> _WHAT YOU NEED TO DO_:
Reproduce, please, only the lines from the first line below to the line containing "rough: float = 0.62", inclusive.

START THE INPUT

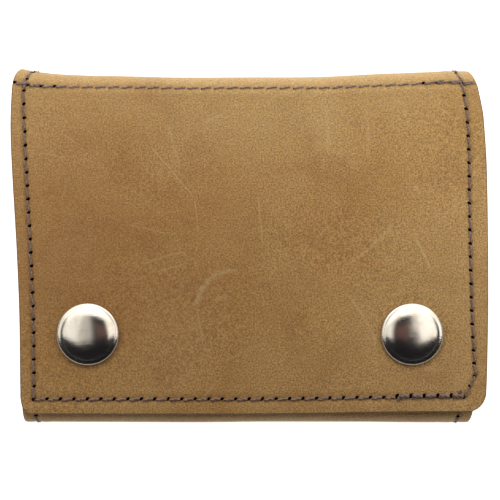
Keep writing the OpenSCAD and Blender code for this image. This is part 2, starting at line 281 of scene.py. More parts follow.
@dataclass(frozen=True)
class LeatherFinish:
    """Waxed pull-up leather with a fine nap, worn patches, scratches, darker cut edges and painted
    light and shade.
    """

    name: str
    body: Colour
    light: Colour
    dark: Colour
    cut: Colour
    grain: float = 0.00038
    scratched: float = 1.0
    rough: float = 0.62

    def build(self) -> bpy.types.Material:
        """Make the material."""
        s = Shader(self.name)
        cloud = s.noise(0.034, 4.0, 0.5, 0.4)
        patch = s.noise(0.011, 6.0, 0.62, 0.3)
        nap = s.noise(self.grain, 2.0, 0.6)
        fleck = s.noise(0.0013, 4.0, 0.65)
        colour = s.mix(s.ramp(cloud, [(0.34, 0.0), (0.70, 0.28)]), self.body, self.light)
        colour = s.mix(s.ramp(patch, [(0.30, 0.28), (0.52, 0.0)]), colour, self.dark)
        colour = s.mix(s.ramp(fleck, [(0.50, 0.0), (0.74, 0.24)]), colour, self.light)
        fine = s.ramp(nap, [(0.34, 0.58), (0.66, 1.42)])
        colour = s.mix(1.0, colour, fine, "MULTIPLY")
        colour = s.mix(self._scratches(s), colour, self.light)
        pores = s.ramp(s.cells(0.0006), [(0.0, 0.5), (0.26, 0.0)])
        colour = s.mix(pores, colour, self.dark)
        # Paler by the bend mark: pull-up paling at the folds, with painted light on the bottom fold
        # and under the top seam.
        colour = s.mix(s.math("MULTIPLY", s.attribute("bend"), 0.32), colour, self.light)
        # Darker along the seams, with painted shade towards the left and the bottom of the front
        # flap.
        colour = s.mix(s.math("MULTIPLY", s.attribute("rub"), 0.6), colour, self.dark)
        fibre = s.noise(0.0006, 4.0, 0.7, 0.0, s.stretched(0.0, (1.0, 1.0, 3.0)))
        edge = s.mix(s.ramp(fibre, [(0.35, 0.0), (0.65, 0.6)]), self.cut, self.dark)
        colour = s.mix(s.attribute("edge"), colour, edge)
        s.set("Base Color", colour)
        s.set("Roughness", s.math("ADD", s.math("MULTIPLY", patch, -0.22), self.rough + 0.11))
        s.set("Specular IOR Level", 0.28)
        s.set("Sheen Weight", 0.10)
        s.set("Sheen Roughness", 0.5)
        coarse = s.bump(s.noise(0.0016, 5.0, 0.6), 0.00016, 0.5)
        creases = s.bump(s.cells(0.0008, "DISTANCE_TO_EDGE"), 0.00005, 0.35, coarse)
        s.set("Normal", s.bump(nap, 0.00009, 0.7, creases))
        return s.material

    def _scratches(self, s: Shader) -> bpy.types.NodeSocket:
        """Faint random scratches, and the drawn ones that the mesh carries as attributes."""
        total: bpy.types.NodeSocket | None = None
        for turn, gap in ((0.35, 0.42), (-0.9, 0.47), (1.35, 0.45)):
            lines = s.noise(0.004, 2.0, 0.5, 0.25, s.stretched(turn, (0.09, 1.6, 1.0)))
            thin = s.ramp(lines, [(gap, 0.0), (gap + 0.008, 0.55), (gap + 0.016, 0.0)])
            where = s.ramp(s.noise(0.013 + 0.004 * turn, 2.0), [(0.5, 0.0), (0.66, 1.0)])
            one = s.math("MULTIPLY", thin, where)
            total = one if total is None else s.math("MAXIMUM", total, one)
        faint = s.math("MULTIPLY", total, 0.35 * self.scratched)
        wobble = s.math("SUBTRACT", s.noise(0.0011, 3.0, 0.6), 0.5)
        reach = s.math("ADD", s.attribute("line"), s.math("MULTIPLY", wobble, 1.8))
        drawn = s.ramp(s.math("ABSOLUTE", reach), [(0.0, 1.0), (1.0, 0.0)])
        broken = s.ramp(s.noise(0.0009, 3.0, 0.6), [(0.34, 0.25), (0.58, 1.0)])
        drawn = s.math("MULTIPLY", s.math("MULTIPLY", drawn, broken), s.attribute("scratch"))
        return s.math("MAXIMUM", faint, s.math("MULTIPLY", drawn, 1.45))


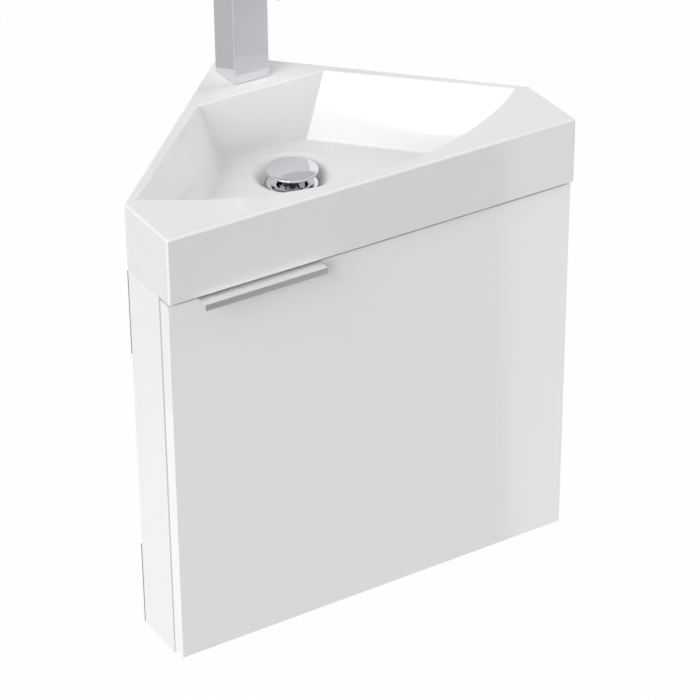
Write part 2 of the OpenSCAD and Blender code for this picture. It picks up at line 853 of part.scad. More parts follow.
module upper_plate_left() { wall_plate(-1, cabinet_h - rail_h, rail_h - plate_set); }
module upper_plate_right() { wall_plate(1, cabinet_h - rail_h, rail_h - plate_set); }
module lower_plate_left() { wall_plate(-1, 0, rail_h); }
module lower_plate_right() { wall_plate(1, 0, rail_h); }

module wall_plate_screws() {
    color(steel_grey) plate_screw_places()
        sunk_screw(plate_screw_r, plate_screw_l, plate_screw_head_r);
}

// ---- Door ----

// The hollow in the back of the door for one hinge cup
module cup_hollow(z) {
    translate([cup_x, door_back_y + cut, z]) rotate([90, 0, 0])
        cylinder(r = cup_d / 2, h = cup_deep + cut);
}

module cup_screw_places() {
    for (z = [hinge_low, hinge_high], k = [-1, 1])
        translate([cup_x - cup_screw_in, door_back_y + cup_flange_t, z + k * cup_screw_up])
            rotate([-90, 0, 0]) children();
}

module handle_screw_places() {
    for (x = [20, handle_l - 20])
        translate([handle_x + x, door_y + 9, door_top_z + handle_t]) children();
}

module buffer_places() {
    for (z = buffer_z)
        translate([-side_x + board_t / 2, door_back_y, z]) rotate([-90, 0, 0]) children();
}

module door_panel() {
    color(lacquer_white) difference() {
        translate([-side_x, door_y, door_low]) cube([2 * side_x, door_t, door_top_z - door_low]);
        for (z = [hinge_low, hinge_high]) cup_hollow(z);
        cup_screw_places() translate([0, 0, -12]) cylinder(r = 1.8, h = 12 + cut);
        handle_screw_places() translate([0, 0, -18]) cylinder(r = 1.7, h = 18 + cut);
    }
}

// L-shaped edge pull: it lies on the top edge of the door and turns down in front
module door_handle() {
    color(satin_grey) difference() {
        translate([handle_x, door_y, door_top_z]) rotate([90, 0, 90]) linear_extrude(handle_l)
            difference() {
                translate([-handle_out, handle_t - handle_lip])
                    square([handle_out + handle_seat, handle_lip]);
                translate([-handle_out + handle_t, -handle_lip])
                    square([handle_out + handle_seat, handle_lip]);
            }
        handle_screw_places() sunk_hole(1.7, 4, 3.2);
    }
}

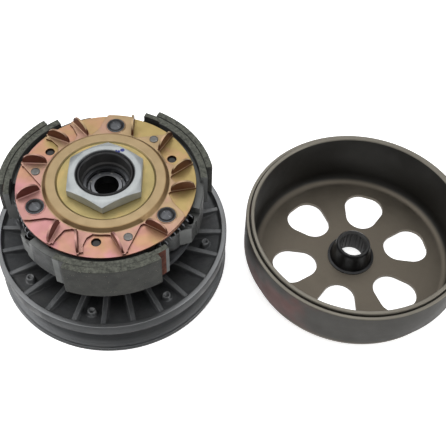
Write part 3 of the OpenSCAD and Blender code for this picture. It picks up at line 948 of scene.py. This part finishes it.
def machined_look():
    """Faced and ground metal of the belt faces, with fine turning lines round the axis."""
    look = Look("machined_face", (0.28, 0.28, 0.28), 0.9, 0.34)
    _, _, ring = look.around()
    lines = look.noise(5200, 3, 0.7, ring)
    bands = look.noise(420, 3, 0.6, ring)
    smear = look.noise(45, 4)
    color = look.mottle(bands, (0.11, 0.114, 0.118), (0.2, 0.204, 0.208))
    color = look.mix(look.step(smear, 0.45, 0.75, 0.0, 0.45), color, (0.14, 0.137, 0.13))
    look.set("Base Color", color)
    sheen = look.math("ADD", bands, look.math("MULTIPLY", smear, 0.6))
    look.set("Roughness", look.step(sheen, 0.5, 1.1, 0.26, 0.44))
    look.bump(lines, 0.025)
    return look.material


def steel_look(name, dark, light, rough, lines=4200, depth=0.012, metallic=1.0, centre=(0.0, 0.0)):
    """Turned steel: lines round the axis, uneven sheen and a painted highlight on sharp edges."""
    look = Look(name, light, metallic, rough)
    _, _, ring = look.around(centre)
    bands = look.noise(500, 4, 0.6, ring)
    smear = look.noise(70, 5, 0.6)
    color = look.ramp(look.math("ADD", look.math("MULTIPLY", bands, 0.5), look.math("MULTIPLY", smear, 0.5)),
                      (0.35, dark), (0.65, light))
    # painted highlight on sharp convex edges
    color = look.tint(color, tuple(min(1.0, c * 1.6 + 0.05) for c in light), look.edges(), 0.5)
    look.set("Base Color", color)
    look.set("Roughness", look.step(smear, 0.3, 0.7, rough * 0.8, rough * 1.3))
    look.bump(look.noise(lines, 2, 0.6, ring), depth)
    return look.material


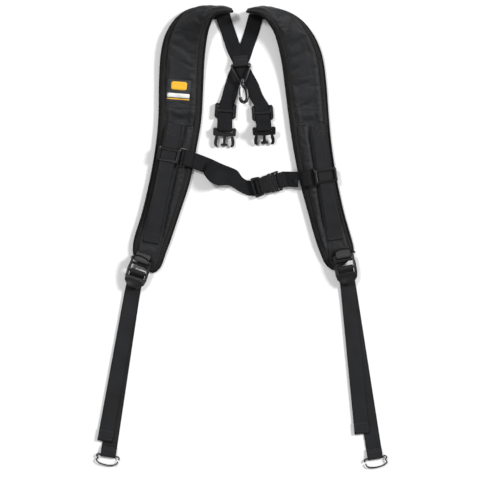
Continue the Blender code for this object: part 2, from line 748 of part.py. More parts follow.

END THE INPUT

> _COMPLETE RESPONSE_:
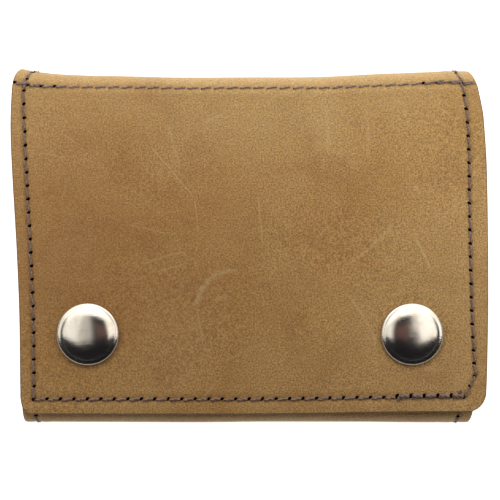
Keep writing the OpenSCAD and Blender code for this image. This is part 2, starting at line 281 of scene.py. More parts follow.
@dataclass(frozen=True)
class LeatherFinish:
    """Waxed pull-up leather with a fine nap, worn patches, scratches, darker cut edges and painted
    light and shade.
    """

    name: str
    body: Colour
    light: Colour
    dark: Colour
    cut: Colour
    grain: float = 0.00038
    scratched: float = 1.0
    rough: float = 0.62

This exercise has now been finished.